Input: ([{"theme_id": "p1", "features": ["a", "b", "c"]}, {"theme_id": "p2", "features": ["x", "y", "z"]}], [{"theme_id": "c1", "features": ["a", "b", "d"]}, {"theme_id": "c2", "features": ["x", "y", "z"]}, {"theme_id": "c3"}, {"theme_id": "c4", "features": []}], 0.8)

Expected Output: [{"custom_theme_id": "c2", "matched_pirated_theme_id": "p2", "similarity_score": 1.0}]

Explanation: c1 peaks at 0.5 (vs p1), c2 hits 1.0 (vs p2), c3/c4 have no features so score 0.0; only c2 clears 0.8.

Input: ([], [{"theme_id": "c1", "features": ["a", "b"]}], 0.8)

Expected Output: []

Explanation: No pirated themes means no candidate is ever set, so nothing is flagged.

Input: ([{"theme_id": "p1", "features": ["a", "b", "c"]}], [{"theme_id": "c1", "features": ["a", "b", "c"]}], 0.8)

Expected Output: [{"custom_theme_id": "c1", "matched_pirated_theme_id": "p1", "similarity_score": 1.0}]

Explanation: Identical feature sets score 1.0, clearing the threshold.

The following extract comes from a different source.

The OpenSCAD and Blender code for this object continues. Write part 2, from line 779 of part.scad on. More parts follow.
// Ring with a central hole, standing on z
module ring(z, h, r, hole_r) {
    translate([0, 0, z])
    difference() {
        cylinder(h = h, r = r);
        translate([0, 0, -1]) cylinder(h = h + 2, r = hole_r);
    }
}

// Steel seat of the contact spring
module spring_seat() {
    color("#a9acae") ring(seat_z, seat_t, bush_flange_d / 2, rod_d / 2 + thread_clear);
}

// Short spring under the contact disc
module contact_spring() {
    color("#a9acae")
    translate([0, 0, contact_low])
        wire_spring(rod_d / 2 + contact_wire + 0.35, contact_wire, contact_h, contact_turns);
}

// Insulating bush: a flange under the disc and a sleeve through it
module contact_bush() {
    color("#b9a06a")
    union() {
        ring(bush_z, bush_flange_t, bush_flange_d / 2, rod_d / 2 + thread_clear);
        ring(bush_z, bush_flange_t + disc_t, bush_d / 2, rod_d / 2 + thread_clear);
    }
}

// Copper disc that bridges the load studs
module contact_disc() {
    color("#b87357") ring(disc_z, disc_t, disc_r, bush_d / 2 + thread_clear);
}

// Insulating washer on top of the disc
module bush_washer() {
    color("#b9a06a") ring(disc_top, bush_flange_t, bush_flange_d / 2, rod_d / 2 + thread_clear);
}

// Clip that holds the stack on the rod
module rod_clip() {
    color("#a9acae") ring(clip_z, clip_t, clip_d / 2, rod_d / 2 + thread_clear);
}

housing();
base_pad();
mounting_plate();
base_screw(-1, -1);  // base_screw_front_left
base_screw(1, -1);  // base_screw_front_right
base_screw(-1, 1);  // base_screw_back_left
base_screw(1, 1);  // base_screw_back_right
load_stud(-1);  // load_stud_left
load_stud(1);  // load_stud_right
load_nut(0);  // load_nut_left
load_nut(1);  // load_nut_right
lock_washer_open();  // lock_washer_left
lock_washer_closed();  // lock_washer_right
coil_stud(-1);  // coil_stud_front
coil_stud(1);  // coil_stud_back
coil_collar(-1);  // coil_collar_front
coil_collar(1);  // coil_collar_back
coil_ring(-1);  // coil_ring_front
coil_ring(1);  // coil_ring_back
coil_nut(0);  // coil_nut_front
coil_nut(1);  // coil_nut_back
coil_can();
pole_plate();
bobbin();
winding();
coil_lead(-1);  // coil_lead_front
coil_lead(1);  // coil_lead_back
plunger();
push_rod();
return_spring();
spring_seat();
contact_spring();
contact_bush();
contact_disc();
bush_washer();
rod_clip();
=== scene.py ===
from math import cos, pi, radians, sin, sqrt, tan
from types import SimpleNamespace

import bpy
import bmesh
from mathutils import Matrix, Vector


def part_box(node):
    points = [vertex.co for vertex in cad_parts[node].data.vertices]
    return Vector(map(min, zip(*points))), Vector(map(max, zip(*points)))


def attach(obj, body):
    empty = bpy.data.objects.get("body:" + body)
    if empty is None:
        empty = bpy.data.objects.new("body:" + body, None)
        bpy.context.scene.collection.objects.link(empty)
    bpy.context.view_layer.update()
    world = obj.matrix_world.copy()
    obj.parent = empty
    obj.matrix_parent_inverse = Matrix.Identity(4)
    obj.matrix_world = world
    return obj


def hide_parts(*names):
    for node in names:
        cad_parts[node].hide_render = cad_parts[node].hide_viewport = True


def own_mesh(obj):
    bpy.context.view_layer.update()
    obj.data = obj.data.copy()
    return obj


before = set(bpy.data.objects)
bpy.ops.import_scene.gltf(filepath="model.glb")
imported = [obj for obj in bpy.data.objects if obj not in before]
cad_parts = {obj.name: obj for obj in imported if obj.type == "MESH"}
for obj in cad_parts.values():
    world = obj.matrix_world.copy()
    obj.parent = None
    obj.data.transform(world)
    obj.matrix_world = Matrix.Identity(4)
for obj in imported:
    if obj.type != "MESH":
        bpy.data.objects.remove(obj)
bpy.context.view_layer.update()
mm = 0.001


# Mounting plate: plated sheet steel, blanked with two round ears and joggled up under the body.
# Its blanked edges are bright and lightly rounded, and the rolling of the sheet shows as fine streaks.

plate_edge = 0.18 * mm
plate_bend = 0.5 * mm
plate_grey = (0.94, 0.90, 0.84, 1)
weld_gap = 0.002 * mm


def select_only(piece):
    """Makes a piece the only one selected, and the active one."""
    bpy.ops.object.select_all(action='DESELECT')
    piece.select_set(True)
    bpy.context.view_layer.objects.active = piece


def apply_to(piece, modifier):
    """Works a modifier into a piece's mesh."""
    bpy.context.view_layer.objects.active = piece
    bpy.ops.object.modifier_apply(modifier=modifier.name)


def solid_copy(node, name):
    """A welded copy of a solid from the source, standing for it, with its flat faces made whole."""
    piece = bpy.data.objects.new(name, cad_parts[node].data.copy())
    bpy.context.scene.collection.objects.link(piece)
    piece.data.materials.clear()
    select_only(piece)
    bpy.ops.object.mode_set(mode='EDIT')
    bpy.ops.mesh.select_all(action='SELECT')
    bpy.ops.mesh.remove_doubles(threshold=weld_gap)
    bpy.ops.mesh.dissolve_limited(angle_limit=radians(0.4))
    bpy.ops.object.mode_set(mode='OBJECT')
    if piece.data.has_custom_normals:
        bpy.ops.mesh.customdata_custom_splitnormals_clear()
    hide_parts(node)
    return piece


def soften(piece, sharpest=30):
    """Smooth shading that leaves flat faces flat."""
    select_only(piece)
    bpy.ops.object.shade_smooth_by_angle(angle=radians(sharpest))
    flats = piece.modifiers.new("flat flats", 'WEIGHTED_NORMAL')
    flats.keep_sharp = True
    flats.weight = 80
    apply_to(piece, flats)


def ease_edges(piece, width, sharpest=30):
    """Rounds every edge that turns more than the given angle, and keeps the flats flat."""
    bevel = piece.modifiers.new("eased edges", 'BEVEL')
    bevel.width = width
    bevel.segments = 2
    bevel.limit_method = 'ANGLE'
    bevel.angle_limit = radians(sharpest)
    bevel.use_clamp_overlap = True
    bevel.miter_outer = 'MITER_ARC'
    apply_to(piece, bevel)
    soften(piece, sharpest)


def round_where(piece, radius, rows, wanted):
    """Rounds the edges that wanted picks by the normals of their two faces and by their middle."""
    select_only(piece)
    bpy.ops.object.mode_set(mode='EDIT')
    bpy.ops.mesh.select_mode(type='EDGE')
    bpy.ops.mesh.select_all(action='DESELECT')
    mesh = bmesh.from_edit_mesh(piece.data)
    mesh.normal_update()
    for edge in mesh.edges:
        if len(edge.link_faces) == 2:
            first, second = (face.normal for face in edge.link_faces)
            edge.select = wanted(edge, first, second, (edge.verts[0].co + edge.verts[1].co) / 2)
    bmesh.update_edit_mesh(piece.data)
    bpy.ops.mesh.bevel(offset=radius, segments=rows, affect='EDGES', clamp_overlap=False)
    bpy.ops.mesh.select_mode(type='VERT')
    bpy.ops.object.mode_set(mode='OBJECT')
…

Input: ([{"theme_id": "p1", "features": ["a", "b", "c", "d"]}, {"theme_id": "p2", "features": ["a", "b", "c", "d"]}], [{"theme_id": "c1", "features": ["a", "b", "c", "d"]}], 0.5)

Expected Output: [{"custom_theme_id": "c1", "matched_pirated_theme_id": "p1", "similarity_score": 1.0}]

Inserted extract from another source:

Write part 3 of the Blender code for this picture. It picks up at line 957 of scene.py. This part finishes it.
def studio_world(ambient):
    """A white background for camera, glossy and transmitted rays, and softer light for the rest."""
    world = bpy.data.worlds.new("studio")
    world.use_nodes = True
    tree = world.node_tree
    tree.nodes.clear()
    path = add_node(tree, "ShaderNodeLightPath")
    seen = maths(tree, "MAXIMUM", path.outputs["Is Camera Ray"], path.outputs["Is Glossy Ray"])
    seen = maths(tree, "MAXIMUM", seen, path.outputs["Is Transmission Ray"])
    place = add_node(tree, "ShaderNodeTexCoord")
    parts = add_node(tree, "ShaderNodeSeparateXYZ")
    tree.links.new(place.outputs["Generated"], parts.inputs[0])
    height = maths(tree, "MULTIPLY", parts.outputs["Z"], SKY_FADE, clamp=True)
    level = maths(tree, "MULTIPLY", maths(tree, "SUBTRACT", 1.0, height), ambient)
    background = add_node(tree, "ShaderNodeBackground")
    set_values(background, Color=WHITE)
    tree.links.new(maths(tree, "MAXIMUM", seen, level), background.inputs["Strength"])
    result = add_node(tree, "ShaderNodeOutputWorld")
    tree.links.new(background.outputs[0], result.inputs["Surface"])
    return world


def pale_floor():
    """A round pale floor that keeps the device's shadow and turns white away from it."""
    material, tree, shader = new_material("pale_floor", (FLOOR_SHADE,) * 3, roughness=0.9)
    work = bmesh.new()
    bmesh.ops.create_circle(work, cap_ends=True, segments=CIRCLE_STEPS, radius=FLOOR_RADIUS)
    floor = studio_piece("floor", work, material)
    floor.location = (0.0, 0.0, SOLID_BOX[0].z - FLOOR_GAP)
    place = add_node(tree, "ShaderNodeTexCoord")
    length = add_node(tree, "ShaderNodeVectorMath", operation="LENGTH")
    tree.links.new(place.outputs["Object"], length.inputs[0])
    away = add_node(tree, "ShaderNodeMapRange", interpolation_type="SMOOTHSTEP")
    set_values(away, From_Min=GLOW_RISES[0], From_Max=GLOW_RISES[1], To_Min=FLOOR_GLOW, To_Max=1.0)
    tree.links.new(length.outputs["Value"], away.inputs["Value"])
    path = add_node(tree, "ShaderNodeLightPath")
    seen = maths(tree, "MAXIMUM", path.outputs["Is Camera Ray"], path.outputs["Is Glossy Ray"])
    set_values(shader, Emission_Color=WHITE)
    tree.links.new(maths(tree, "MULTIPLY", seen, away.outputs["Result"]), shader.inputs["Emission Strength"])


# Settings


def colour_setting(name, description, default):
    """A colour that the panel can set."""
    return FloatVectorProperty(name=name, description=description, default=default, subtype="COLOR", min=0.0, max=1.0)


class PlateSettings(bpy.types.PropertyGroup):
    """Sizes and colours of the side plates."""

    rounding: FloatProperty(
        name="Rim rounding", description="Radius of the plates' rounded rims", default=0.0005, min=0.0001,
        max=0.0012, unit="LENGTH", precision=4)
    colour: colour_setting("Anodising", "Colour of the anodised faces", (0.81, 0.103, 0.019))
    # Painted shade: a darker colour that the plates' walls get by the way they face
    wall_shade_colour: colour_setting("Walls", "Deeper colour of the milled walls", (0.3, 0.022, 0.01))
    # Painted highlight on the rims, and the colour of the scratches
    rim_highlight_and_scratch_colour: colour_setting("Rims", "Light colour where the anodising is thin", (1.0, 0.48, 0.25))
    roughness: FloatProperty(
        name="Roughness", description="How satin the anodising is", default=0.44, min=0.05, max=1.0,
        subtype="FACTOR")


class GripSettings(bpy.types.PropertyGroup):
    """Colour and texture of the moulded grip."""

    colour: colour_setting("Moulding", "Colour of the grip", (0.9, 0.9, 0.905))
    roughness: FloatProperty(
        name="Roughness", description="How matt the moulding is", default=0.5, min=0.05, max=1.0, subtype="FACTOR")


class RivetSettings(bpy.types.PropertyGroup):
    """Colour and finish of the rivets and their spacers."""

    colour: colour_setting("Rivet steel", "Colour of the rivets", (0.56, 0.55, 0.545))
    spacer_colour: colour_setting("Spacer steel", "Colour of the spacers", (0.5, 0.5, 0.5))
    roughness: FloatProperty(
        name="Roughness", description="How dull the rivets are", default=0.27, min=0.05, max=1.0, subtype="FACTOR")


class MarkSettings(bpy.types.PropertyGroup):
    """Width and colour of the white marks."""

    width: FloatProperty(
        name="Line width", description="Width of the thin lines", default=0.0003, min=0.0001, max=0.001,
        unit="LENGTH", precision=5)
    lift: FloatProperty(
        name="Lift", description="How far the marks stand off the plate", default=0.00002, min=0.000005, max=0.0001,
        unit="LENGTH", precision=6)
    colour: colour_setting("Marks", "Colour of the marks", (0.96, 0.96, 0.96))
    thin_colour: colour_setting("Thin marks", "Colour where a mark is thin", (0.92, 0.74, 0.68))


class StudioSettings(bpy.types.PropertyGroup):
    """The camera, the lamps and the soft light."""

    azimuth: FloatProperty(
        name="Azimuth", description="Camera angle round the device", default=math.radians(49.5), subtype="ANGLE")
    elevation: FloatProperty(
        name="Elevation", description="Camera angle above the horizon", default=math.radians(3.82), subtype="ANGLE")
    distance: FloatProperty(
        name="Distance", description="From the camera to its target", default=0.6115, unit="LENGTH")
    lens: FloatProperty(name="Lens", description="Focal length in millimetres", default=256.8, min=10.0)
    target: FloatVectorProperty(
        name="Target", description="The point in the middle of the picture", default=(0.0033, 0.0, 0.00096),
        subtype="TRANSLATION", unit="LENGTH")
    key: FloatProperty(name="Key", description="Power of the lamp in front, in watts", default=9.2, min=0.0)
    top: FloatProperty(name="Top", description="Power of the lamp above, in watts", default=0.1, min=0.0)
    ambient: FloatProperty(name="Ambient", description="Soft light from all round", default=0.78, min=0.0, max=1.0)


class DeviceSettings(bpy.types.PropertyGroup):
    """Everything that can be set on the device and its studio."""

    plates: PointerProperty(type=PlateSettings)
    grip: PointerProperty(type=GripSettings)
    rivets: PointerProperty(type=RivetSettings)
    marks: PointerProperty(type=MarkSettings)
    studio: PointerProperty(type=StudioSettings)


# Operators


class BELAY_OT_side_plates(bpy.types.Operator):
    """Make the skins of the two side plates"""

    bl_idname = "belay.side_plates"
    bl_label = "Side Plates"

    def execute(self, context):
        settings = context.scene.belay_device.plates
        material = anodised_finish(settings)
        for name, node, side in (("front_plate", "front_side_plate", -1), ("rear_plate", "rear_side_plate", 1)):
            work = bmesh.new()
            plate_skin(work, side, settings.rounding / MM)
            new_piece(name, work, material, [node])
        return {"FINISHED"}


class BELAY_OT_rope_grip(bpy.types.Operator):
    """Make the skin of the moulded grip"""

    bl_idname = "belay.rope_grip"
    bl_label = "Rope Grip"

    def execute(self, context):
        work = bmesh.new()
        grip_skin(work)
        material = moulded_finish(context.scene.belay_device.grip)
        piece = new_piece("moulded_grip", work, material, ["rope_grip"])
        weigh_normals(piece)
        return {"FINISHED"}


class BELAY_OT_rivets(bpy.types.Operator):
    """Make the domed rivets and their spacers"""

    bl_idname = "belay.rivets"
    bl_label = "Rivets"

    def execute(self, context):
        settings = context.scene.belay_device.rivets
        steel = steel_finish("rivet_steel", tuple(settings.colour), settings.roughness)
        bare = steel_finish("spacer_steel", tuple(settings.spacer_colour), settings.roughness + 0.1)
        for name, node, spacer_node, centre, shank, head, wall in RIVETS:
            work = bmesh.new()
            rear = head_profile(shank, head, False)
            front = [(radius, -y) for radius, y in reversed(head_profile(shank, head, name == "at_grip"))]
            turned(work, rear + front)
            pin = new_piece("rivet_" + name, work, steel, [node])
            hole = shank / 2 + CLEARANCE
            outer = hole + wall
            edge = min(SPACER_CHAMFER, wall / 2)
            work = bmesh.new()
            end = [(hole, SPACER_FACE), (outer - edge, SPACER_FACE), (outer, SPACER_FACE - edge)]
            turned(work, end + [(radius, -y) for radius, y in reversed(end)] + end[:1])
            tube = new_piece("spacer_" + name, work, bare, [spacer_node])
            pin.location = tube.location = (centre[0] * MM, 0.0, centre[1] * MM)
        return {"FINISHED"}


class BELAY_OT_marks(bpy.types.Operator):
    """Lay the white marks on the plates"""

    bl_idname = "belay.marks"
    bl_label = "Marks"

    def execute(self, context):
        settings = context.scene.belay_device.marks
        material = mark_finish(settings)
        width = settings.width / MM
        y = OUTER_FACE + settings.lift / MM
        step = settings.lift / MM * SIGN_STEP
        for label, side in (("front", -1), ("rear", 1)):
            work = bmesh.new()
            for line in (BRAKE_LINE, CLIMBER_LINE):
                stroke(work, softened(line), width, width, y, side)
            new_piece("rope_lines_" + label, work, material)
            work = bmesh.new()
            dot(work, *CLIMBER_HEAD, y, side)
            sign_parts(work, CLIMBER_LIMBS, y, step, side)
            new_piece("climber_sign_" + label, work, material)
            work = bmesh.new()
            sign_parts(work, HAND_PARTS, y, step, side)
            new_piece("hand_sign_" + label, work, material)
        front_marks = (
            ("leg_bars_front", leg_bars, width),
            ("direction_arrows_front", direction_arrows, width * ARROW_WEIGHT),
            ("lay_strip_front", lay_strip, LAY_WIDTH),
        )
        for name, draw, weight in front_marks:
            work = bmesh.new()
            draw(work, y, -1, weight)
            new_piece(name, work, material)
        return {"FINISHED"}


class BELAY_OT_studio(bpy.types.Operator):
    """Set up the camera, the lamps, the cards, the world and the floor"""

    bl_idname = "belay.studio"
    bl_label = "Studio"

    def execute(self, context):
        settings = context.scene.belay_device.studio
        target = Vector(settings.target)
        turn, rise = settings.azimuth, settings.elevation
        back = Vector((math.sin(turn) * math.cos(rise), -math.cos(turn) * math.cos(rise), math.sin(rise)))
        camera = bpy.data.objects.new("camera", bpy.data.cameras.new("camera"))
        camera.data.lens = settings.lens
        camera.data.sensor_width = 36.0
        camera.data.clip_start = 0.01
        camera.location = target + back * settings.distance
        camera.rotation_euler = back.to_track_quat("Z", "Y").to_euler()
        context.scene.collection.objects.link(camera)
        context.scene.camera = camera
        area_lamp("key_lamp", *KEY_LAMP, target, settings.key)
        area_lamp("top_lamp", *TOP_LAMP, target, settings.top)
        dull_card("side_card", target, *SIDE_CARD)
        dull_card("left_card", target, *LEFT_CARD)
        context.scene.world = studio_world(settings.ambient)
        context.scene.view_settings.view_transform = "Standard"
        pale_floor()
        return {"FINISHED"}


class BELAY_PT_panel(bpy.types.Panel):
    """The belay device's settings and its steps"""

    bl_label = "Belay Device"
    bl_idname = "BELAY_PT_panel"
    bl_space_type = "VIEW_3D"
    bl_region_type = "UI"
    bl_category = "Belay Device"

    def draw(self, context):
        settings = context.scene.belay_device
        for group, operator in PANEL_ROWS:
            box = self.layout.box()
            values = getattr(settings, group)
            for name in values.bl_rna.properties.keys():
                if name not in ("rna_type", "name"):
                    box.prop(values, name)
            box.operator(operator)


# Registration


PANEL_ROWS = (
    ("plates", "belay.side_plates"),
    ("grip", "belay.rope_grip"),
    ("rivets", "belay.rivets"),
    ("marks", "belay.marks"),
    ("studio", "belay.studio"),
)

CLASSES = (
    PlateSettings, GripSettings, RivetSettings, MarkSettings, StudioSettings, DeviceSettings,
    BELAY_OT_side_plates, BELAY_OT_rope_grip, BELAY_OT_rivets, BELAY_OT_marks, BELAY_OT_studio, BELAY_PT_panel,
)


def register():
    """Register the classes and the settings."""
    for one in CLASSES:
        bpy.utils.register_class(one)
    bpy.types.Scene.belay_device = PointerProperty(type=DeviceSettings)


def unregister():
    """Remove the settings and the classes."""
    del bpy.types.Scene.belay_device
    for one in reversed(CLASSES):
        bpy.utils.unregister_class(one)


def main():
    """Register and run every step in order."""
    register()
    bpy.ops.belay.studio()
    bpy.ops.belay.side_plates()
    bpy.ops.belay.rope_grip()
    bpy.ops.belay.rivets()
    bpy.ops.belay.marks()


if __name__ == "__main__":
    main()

Explanation: Both pirated themes tie at 1.0; the strict '>' tie-break keeps p1, the first in input order.

Input: ([{"theme_id": "p1", "features": ["a", "b", "c"]}], [{"theme_id": "c1", "features": ["x", "y", "z"]}], 0.8)

Expected Output: []

Explanation: Disjoint feature sets score 0.0, below the threshold, so nothing is flagged.

Input: ([{"theme_id": "p1", "features": ["a", "b", "c", "d"]}], [{"theme_id": "c1", "features": ["a", "b", "c"]}], 0.75)

Expected Output: [{"custom_theme_id": "c1", "matched_pirated_theme_id": "p1", "similarity_score": 0.75}]

Explanation: intersection {a,b,c}=3 over union {a,b,c,d}=4 = 0.75, which exactly meets the inclusive >= threshold.

Hints

  1. Reuse the Part 1 Jaccard function as the inner kernel — don't re-derive the union/intersection math.
  2. Use theme.get('features') or [] so a missing key, None, or [] all resolve to an empty list; an empty custom feature set then scores 0.0 against any non-empty pirated theme and is never falsely flagged.
  3. Keep a running best (score, pirated_id) per custom theme and only replace it on a *strictly greater* score, which deterministically keeps the first pirated theme on a tie. Guard the final emit with 'best_pirated_id is not None' so an empty pirated list produces no bogus flag.